### Job:
Write out exactly the lines of the entries below from the one holding "obj.matrix_parent_inverse = Matrix.Identity(4)" to the one holding "pin_bore = 0.0029", inclusive, and leave out all other lines.

### Extracted material:
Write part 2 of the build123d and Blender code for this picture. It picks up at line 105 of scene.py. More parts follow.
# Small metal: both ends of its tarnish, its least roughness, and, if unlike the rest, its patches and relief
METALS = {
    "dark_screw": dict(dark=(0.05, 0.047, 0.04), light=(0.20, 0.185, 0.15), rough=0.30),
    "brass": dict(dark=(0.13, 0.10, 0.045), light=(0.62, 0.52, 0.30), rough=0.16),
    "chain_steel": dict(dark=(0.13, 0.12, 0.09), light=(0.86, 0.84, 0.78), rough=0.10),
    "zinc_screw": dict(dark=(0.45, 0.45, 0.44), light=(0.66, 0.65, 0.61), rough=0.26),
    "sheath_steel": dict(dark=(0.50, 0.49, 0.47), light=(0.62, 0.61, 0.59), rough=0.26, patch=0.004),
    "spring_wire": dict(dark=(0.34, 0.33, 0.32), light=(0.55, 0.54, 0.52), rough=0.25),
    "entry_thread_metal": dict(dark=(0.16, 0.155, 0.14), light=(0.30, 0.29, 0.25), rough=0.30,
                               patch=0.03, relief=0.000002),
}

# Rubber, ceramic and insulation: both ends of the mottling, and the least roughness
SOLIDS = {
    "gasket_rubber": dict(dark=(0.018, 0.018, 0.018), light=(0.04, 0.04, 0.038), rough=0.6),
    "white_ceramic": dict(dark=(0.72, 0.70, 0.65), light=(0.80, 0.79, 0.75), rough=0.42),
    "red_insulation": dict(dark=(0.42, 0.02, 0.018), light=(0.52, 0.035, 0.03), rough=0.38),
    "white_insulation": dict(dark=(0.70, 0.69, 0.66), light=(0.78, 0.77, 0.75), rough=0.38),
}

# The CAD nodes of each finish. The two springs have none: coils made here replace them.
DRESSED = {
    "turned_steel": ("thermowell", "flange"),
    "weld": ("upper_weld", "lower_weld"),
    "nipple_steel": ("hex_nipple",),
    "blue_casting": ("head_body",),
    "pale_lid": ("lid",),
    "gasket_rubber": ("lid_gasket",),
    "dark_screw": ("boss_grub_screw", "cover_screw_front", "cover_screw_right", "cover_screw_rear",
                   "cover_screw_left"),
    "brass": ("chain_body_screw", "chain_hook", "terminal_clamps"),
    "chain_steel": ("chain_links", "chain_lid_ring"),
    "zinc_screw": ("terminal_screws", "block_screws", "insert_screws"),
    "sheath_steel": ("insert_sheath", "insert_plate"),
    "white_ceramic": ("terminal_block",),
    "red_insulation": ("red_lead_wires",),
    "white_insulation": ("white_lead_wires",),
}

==

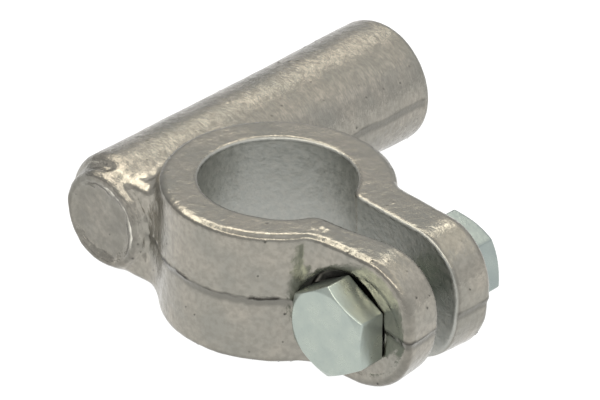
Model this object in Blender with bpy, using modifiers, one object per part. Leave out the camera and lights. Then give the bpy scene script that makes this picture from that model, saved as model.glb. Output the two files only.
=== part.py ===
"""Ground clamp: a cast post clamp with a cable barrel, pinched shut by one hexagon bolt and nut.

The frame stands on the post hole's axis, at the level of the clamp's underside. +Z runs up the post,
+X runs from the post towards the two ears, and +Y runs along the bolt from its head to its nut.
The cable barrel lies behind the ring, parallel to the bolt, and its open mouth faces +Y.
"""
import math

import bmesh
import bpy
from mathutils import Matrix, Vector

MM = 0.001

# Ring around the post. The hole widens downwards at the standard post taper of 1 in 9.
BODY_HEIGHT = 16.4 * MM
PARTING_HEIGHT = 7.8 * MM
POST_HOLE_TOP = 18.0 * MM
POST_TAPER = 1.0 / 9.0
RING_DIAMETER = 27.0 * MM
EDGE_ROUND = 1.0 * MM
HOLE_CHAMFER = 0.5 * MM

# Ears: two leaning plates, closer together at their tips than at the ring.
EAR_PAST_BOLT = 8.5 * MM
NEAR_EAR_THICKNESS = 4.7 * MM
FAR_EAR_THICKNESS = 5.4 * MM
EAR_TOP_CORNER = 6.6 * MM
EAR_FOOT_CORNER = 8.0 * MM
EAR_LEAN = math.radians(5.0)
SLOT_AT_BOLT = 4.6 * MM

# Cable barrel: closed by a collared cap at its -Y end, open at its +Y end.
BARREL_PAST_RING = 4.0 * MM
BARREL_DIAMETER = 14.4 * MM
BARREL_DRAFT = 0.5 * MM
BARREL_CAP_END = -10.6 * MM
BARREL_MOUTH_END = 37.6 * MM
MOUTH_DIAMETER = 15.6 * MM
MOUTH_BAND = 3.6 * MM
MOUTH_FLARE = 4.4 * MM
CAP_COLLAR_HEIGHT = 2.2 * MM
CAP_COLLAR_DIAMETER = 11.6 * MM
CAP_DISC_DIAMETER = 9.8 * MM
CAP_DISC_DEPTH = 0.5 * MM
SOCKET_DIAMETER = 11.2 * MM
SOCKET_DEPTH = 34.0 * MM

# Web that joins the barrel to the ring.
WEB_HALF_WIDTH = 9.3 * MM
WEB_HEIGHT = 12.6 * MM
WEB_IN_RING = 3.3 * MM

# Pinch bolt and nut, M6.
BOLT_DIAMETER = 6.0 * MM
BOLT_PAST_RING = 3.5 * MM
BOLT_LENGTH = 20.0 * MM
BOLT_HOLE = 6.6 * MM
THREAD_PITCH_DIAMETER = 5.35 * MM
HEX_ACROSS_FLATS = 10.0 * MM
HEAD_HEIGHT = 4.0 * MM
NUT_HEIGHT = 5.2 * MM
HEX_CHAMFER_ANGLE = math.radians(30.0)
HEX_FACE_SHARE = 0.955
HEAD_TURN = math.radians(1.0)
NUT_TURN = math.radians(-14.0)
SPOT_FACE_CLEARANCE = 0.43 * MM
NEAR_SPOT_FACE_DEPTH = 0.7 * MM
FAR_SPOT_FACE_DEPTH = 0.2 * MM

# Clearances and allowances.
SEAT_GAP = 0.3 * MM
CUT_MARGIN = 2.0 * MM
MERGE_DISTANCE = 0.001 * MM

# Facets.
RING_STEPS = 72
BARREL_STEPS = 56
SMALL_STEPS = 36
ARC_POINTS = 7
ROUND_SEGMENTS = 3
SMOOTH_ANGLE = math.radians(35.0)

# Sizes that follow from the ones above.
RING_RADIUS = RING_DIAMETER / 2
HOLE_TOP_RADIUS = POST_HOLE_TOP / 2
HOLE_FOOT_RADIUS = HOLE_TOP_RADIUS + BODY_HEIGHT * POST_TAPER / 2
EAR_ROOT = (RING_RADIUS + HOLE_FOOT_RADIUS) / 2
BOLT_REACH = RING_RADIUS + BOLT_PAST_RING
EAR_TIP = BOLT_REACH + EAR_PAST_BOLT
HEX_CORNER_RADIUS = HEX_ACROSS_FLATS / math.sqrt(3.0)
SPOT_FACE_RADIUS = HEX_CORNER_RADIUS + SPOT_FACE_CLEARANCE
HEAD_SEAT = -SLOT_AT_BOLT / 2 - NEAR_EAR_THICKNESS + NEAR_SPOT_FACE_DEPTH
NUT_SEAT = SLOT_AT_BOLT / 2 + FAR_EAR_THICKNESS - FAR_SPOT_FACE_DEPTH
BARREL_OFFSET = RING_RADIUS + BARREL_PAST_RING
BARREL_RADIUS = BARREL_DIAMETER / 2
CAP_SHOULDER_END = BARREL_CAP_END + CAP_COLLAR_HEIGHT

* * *

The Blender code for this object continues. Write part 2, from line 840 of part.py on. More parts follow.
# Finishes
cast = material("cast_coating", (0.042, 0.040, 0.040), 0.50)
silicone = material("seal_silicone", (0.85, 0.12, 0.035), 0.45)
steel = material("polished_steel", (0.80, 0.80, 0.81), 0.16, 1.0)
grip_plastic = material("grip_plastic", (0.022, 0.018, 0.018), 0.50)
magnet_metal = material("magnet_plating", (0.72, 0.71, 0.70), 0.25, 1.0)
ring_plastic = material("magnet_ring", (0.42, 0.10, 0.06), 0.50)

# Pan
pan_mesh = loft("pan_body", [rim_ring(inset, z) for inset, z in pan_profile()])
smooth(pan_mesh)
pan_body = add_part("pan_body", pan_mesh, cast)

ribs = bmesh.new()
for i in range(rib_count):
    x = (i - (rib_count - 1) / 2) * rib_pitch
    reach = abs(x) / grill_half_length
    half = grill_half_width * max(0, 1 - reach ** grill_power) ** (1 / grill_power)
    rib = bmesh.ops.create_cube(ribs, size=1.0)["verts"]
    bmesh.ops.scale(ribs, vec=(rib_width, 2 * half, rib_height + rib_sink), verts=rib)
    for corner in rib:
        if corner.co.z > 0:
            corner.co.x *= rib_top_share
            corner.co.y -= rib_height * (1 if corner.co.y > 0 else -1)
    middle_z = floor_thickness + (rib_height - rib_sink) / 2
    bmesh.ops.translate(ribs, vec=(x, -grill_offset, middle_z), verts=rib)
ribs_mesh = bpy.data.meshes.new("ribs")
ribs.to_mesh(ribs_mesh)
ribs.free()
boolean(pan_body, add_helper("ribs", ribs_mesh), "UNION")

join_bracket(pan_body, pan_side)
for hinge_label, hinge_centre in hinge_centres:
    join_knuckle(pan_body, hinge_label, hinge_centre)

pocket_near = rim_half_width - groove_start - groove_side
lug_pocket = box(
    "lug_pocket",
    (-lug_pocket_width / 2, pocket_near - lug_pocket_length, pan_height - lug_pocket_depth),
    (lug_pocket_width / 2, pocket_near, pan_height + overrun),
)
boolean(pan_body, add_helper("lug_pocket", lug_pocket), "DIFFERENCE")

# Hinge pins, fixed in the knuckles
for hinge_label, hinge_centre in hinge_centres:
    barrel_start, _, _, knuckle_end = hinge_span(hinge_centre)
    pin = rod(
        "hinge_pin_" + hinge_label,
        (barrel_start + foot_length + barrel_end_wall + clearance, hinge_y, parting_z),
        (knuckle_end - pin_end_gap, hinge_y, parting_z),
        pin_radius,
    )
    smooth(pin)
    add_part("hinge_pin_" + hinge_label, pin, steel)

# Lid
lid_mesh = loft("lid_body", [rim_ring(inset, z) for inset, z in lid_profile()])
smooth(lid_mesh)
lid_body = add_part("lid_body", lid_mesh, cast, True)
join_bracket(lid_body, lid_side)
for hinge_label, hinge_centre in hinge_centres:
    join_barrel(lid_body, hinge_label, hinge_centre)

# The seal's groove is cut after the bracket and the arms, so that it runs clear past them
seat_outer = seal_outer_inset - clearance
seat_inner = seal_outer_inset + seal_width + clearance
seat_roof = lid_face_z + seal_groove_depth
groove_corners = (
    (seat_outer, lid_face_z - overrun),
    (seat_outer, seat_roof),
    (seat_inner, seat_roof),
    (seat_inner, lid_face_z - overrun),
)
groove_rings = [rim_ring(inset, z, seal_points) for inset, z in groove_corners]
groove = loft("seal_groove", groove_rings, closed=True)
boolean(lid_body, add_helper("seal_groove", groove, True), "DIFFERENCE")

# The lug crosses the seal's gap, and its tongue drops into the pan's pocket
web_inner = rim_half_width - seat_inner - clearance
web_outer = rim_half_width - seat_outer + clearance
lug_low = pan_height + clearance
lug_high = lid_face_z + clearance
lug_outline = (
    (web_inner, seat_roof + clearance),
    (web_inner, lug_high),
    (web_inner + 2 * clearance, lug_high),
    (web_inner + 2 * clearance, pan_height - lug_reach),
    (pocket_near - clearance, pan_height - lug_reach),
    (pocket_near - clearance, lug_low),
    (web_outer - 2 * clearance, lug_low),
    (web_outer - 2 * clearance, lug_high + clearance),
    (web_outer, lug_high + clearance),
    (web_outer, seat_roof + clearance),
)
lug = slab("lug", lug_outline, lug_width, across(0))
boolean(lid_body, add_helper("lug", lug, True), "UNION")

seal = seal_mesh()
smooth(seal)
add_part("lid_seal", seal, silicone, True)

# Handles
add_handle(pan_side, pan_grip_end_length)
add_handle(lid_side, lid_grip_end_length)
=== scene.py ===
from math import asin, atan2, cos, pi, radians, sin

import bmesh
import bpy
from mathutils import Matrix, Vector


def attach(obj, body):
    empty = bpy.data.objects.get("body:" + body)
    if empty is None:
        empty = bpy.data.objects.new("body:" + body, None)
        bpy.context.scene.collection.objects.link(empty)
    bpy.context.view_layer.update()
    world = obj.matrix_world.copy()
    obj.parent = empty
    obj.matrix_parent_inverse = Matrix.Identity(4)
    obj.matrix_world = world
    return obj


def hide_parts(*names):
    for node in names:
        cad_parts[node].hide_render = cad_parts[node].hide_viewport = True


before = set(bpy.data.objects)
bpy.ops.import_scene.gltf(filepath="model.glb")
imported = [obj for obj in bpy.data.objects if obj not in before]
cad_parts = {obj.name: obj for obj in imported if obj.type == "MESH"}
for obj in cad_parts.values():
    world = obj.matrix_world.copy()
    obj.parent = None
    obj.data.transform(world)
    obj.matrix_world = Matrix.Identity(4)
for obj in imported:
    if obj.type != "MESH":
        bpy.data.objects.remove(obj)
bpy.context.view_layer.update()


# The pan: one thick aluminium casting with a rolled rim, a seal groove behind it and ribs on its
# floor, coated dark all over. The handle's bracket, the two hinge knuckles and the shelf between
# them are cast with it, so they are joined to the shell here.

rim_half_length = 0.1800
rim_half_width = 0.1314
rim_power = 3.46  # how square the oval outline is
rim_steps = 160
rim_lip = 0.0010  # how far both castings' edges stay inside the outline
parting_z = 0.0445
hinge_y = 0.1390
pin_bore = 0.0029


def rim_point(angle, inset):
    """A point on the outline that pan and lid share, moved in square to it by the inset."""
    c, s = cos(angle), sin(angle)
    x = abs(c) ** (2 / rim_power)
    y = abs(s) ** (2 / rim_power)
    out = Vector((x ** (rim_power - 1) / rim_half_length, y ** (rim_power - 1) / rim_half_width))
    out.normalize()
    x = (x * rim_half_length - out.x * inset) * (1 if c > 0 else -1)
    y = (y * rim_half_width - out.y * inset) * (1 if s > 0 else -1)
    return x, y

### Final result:
    obj.matrix_parent_inverse = Matrix.Identity(4)
    obj.matrix_world = world
    return obj


def hide_parts(*names):
    for node in names:
        cad_parts[node].hide_render = cad_parts[node].hide_viewport = True


before = set(bpy.data.objects)
bpy.ops.import_scene.gltf(filepath="model.glb")
imported = [obj for obj in bpy.data.objects if obj not in before]
cad_parts = {obj.name: obj for obj in imported if obj.type == "MESH"}
for obj in cad_parts.values():
    world = obj.matrix_world.copy()
    obj.parent = None
    obj.data.transform(world)
    obj.matrix_world = Matrix.Identity(4)
for obj in imported:
    if obj.type != "MESH":
        bpy.data.objects.remove(obj)
bpy.context.view_layer.update()


# The pan: one thick aluminium casting with a rolled rim, a seal groove behind it and ribs on its
# floor, coated dark all over. The handle's bracket, the two hinge knuckles and the shelf between
# them are cast with it, so they are joined to the shell here.

rim_half_length = 0.1800
rim_half_width = 0.1314
rim_power = 3.46  # how square the oval outline is
rim_steps = 160
rim_lip = 0.0010  # how far both castings' edges stay inside the outline
parting_z = 0.0445
hinge_y = 0.1390
pin_bore = 0.0029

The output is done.